Personal life and high school
Tommy Kraemer was born on April 16, 1998, in Cincinnati, Ohio. He attended Elder High School, where he protected future Northwestern and rival quarterback Peyton Ramsey. After his successful time at Elder High School, Kraemer won the Gatorade Ohio Player of the Year award.

College career
Kraemer was rated as the fourth-best player from the state of Ohio going into college and chose to attend University of Notre Dame. In his freshman year, Kraemer never was entered into a game. In his sophomore year, Kraemer started his first game and later started twelve out of the thirteen games that season. Kraemer helped create a powerful rushing offense that averaged 269.3 rushing yards per game, seventh in the FBS. In his junior year, Kraemer played in twelve games and started in ten of them. In his senior season, Kraemer started the first seven games before suffering a season-ending knee injury versus Michigan. During that season, Kraemer had not allowed a single sack before getting injured. In his graduate and final season, Kraemer once again started ten out of the twelve games that season.

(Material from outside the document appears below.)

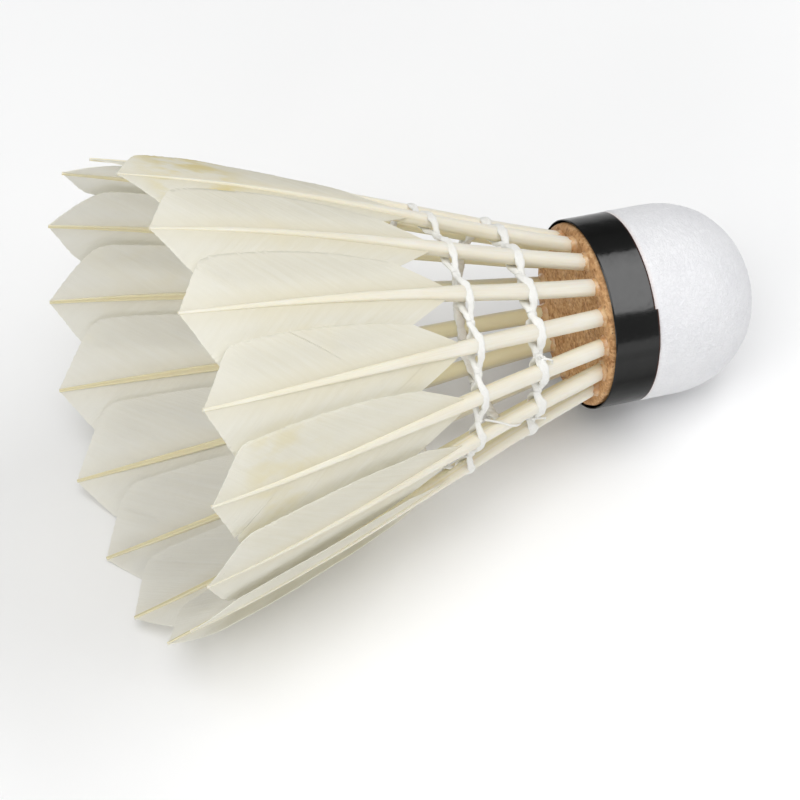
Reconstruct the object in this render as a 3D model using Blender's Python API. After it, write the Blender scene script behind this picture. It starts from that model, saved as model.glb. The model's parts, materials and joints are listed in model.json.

Following his graduate year, Kraemer was named on the first team All-ACC team and the All-American third team.

Professional career

After going undrafted in the 2021 NFL Draft, Kraemer was signed as an undrafted free agent by the Detroit Lions. Kraemer was waived before the 2021 NFL season began, but was placed on the practice squad. Before week 8 of the 2021 NFL season, Kraemer was promoted to the active roster. He was waived on November 2 and re-signed to the practice squad. He was promoted back to the active roster on November 23.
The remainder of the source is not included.